Week Six - Rebellion and Transmission
HI 420b. In class, we
discussed in some detail Liu Pi’s motivations for rebellion, including the
death of his son, the insult to his family, and the impingement upon his
economic activities (404b, 406m). Why the other lords who do not share these specific
grievances are willing to join the rebellion is not as clear, however. Some of
them had been “roused to fear” by “the punishments and deprivations of
territory” inflicted upon them and were “enraged against Chao Cuo” (409m),
which certainly provides a motive; however, they do not cease to revolt once Chao
Cuo is punished, given that they continue to siege Qi for three months (419b). Moreover,
the King of Wu does not even listen to the messenger bearing news of Chao’s
death, declaring himself “emperor of the east” (414b). General Han, who visits
the King of Jiaoxi with the emperor’s edict, rejects the punishment of Chao Cuo
as the “true intention” of the rebels as well, citing their failure to even
attempt to rectify their dissatisfaction by submitting a report to the throne
(420b). The king of Jiaoxi only replies that his sins are too weighty to be
punished even by death, implicitly acknowledging his overreach (421t). Wu’s self-declaration
as emperor and Jiaoxi’s willingness to ignore legitimate means of expressing
grievance have in common a dearth of concern for the good of the state and a
superfluity of concern for their own interests, despite their justifications.

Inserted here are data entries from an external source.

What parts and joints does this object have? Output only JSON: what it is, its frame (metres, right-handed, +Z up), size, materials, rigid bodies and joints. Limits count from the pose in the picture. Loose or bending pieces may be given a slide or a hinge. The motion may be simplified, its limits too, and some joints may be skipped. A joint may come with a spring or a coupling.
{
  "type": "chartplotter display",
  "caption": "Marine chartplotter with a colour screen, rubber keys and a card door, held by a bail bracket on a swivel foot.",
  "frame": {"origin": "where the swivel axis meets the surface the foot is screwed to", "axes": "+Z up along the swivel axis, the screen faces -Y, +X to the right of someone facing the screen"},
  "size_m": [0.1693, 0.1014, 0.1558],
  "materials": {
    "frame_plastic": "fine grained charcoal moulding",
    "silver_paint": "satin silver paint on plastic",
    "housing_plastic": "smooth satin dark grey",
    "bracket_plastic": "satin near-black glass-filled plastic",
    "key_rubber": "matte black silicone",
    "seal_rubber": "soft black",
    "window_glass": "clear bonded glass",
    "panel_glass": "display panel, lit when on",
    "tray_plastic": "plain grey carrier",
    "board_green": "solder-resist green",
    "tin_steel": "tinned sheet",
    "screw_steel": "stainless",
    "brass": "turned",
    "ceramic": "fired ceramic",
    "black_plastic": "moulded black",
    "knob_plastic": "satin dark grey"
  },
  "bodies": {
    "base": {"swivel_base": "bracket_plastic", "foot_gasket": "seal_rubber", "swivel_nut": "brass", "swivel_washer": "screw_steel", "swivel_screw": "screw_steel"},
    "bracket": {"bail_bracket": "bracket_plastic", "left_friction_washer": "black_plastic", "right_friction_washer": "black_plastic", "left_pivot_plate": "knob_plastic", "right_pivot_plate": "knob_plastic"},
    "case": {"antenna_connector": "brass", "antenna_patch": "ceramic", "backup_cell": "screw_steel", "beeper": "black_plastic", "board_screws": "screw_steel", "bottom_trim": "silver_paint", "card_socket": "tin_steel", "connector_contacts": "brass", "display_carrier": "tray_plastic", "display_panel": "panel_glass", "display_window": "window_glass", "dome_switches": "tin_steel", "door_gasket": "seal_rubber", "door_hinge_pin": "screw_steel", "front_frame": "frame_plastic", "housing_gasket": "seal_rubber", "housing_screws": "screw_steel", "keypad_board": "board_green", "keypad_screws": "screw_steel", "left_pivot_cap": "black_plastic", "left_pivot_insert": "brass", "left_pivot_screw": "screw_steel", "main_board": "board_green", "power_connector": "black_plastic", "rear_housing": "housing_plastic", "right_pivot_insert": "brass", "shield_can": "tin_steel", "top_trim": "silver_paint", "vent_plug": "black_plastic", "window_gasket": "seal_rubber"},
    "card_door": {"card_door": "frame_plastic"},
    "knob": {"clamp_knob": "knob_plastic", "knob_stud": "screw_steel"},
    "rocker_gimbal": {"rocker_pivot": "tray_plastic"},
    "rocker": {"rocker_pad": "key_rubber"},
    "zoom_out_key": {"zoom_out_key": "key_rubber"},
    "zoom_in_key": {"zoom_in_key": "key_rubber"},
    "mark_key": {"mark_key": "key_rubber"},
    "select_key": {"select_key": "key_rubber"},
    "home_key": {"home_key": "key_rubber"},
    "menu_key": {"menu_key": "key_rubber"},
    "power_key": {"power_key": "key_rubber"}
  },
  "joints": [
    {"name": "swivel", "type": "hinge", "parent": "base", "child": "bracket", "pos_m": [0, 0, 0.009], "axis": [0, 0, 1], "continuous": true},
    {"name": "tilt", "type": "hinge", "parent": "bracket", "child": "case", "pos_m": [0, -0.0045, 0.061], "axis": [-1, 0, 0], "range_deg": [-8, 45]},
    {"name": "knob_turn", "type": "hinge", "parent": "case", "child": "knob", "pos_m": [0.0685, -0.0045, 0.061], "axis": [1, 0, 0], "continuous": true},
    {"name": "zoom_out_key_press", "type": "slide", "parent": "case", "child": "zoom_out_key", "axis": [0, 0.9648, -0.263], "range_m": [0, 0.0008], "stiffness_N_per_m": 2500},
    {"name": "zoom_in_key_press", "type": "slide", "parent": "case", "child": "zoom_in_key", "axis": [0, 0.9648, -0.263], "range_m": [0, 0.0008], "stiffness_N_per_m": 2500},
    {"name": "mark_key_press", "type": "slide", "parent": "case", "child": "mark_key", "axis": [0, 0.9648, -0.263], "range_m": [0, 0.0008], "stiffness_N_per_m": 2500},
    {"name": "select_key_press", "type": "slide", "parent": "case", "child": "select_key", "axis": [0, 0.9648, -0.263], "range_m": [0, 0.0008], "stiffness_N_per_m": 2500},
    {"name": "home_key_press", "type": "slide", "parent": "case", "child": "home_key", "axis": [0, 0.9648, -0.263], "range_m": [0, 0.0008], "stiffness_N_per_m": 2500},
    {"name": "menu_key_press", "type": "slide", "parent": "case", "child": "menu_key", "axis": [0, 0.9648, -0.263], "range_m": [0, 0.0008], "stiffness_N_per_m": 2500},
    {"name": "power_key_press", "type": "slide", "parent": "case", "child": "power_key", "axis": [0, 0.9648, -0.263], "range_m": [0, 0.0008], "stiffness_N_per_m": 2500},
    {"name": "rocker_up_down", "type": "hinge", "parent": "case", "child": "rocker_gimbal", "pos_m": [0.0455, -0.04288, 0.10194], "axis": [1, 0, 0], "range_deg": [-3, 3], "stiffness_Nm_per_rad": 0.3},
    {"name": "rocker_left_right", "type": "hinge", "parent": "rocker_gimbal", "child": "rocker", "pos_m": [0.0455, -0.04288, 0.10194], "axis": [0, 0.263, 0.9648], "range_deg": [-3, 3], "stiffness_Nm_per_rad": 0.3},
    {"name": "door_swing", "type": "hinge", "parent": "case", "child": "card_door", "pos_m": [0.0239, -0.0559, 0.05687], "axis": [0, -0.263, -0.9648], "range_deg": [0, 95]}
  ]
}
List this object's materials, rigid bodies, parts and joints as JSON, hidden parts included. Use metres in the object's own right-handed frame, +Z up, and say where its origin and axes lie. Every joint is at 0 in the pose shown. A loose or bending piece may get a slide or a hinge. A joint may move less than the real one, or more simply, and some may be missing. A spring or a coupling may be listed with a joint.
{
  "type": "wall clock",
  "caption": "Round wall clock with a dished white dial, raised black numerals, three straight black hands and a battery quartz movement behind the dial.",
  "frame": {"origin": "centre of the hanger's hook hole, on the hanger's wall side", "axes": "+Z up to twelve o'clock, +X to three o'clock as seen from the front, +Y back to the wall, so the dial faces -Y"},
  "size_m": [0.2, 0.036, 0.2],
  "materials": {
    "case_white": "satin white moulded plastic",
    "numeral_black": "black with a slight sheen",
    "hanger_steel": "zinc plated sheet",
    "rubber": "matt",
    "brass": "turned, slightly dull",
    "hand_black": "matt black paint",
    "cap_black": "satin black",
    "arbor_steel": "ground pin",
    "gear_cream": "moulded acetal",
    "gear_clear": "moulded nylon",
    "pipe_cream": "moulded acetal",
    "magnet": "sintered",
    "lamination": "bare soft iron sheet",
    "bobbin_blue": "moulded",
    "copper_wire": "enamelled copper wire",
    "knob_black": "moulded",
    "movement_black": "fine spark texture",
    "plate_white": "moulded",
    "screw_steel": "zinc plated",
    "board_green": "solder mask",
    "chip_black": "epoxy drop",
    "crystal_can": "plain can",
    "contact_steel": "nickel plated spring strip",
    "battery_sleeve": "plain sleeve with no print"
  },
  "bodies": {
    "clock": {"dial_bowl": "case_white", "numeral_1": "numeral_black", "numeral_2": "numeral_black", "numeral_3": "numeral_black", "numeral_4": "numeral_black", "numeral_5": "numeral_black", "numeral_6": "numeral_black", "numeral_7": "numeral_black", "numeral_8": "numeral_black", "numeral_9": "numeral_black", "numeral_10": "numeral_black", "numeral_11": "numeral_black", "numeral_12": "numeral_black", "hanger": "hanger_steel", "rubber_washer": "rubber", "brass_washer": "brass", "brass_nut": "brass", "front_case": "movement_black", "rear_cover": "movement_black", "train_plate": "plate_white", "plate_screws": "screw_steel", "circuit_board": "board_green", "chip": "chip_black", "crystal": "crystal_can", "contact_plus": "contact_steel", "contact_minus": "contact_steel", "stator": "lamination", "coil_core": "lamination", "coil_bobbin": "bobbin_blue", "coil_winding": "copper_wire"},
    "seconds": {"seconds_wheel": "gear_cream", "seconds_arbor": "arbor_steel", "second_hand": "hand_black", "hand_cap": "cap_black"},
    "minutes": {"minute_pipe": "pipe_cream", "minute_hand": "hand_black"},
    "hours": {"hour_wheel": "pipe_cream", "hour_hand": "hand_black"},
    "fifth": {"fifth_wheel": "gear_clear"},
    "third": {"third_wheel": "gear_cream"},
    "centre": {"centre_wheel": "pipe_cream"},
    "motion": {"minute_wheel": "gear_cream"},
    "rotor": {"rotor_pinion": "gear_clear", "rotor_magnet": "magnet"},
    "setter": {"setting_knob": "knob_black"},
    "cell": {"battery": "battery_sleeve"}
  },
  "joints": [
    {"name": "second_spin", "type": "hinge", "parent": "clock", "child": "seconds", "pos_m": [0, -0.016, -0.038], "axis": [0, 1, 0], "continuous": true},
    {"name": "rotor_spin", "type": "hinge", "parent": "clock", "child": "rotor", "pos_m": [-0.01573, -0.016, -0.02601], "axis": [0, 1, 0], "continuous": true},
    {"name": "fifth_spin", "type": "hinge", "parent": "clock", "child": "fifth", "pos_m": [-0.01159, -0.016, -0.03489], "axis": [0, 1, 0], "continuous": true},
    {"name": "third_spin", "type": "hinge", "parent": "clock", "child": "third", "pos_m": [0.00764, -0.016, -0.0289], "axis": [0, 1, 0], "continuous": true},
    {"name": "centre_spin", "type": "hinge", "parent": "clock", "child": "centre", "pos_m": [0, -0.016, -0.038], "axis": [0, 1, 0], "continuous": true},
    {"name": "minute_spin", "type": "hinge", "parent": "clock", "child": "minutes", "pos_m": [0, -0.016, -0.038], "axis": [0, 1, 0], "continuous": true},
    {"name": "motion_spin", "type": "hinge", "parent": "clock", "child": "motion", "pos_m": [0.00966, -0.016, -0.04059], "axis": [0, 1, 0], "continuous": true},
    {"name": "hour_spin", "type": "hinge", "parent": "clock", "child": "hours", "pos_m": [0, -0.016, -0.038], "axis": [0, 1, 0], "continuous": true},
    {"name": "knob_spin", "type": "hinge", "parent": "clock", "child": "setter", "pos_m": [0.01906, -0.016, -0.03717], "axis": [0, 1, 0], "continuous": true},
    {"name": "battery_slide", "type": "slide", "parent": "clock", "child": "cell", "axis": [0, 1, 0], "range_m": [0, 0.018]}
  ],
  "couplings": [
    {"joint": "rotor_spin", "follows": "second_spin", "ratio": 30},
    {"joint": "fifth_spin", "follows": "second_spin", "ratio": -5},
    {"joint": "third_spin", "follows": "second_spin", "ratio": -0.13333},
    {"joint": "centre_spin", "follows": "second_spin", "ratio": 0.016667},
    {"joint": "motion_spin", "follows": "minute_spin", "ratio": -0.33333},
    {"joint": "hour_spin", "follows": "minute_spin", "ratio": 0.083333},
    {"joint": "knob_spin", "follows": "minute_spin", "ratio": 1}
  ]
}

Perhaps Zhufu Yan’s ultimate solution of dividing the fiefs among all sons is
so successful because it accounts for this human reality of self-interest while
advancing the good of the state (HII 204t). It is a seizure of power which does
not feel like a seizure of power, since bestowing one’s property on one’s own
son can still feel like self-interested act. The internal, self-serving motivations
of each lord do not need to be aligned with the needs of the empire since their
motivations are instrumentalized to those purposes. Externally, everyone gets
to have the appearance of acting with virtue: the emperor and the feudal lords
because they have the chance to be generous, the sons because they can show
filial gratitude (204t). It would be ideal, certainly, for all to be internally
and externally united towards a common purpose, but the revolt and its solution
illustrates that the most effective solutions are those which can account and
correct for human frailty.
Postface 7b. When Hu Sui and Sima discuss Confucius’ Spring and Autumn Annals and Sima’s own Shi Ji, Sima denies that he “’made’ a work such as Confucius did,” instead claiming that he “’transmitted’ a record of past affairs.” He further claims that Hu “mistake[s] the true nature” of his writings when he compares them to Confucius’ (7b). To understand the difference between making and transmitting a record, it may be helpful to consider Hu Sui’s initial error. He questions what Sima is “trying to show” in his writings by comparing their time, a time in which an “enlightened” emperor rules and “all affairs are handled properly” with Confucius’, a time in which the world was in disarray (7t). Hu, then, values Confucius’ work insofar as it sought to rectify the government’s dysfunction, a project that is no longer necessary. Sima answers the objection first by pointing out that Confucius did not only “confine [his work] to criticism and ridicule” but also praised virtue, suggesting that he must similarly “publish throughout the land” the shining holiness of the current ruler (7m). Yet Sima here admits his project involves this formal similarity to Confucius’. He does not explain their difference. Confucius conceived of his own Annals as an attempt “’to set forth my theoretical judgments… illustrating them through the depth and clarity of actual events’” (6t)*. Comparing this purpose to Sima’s stated purpose of praising the virtue of the emperor, ministers, and worthy officials (as well as fulfilling his father’s final wish), it is once again difficult to see the difference between the projects (7b). Furthermore, the reader of the Shi Ji knows that Sima does in fact set forth his own theoretical judgments – including criticisms – at the end of each chapter. I can offer one conjecture as a solution: perhaps Sima is being modest. He may consider his history a transmission as opposed to a making because, although he shares his own moral evaluations, he recognizes that every historical event involves multiple characters, each with his own subjective grasp of the situation. He tells each event multiple times focusing on different personages in recognition of the fact that his subjective understanding is but one of many. In this way he does not make narrative with a definitive interpretation, but transmits as many interpretations as possible to present the whole (no specific citation; based on the structure of the Shi Ji as a whole).**
*Sima is reporting these
words of Confucius in the same conversation with Hu Sui.
**If true, this is one of the humblest approaches to history I’ve ever encountered!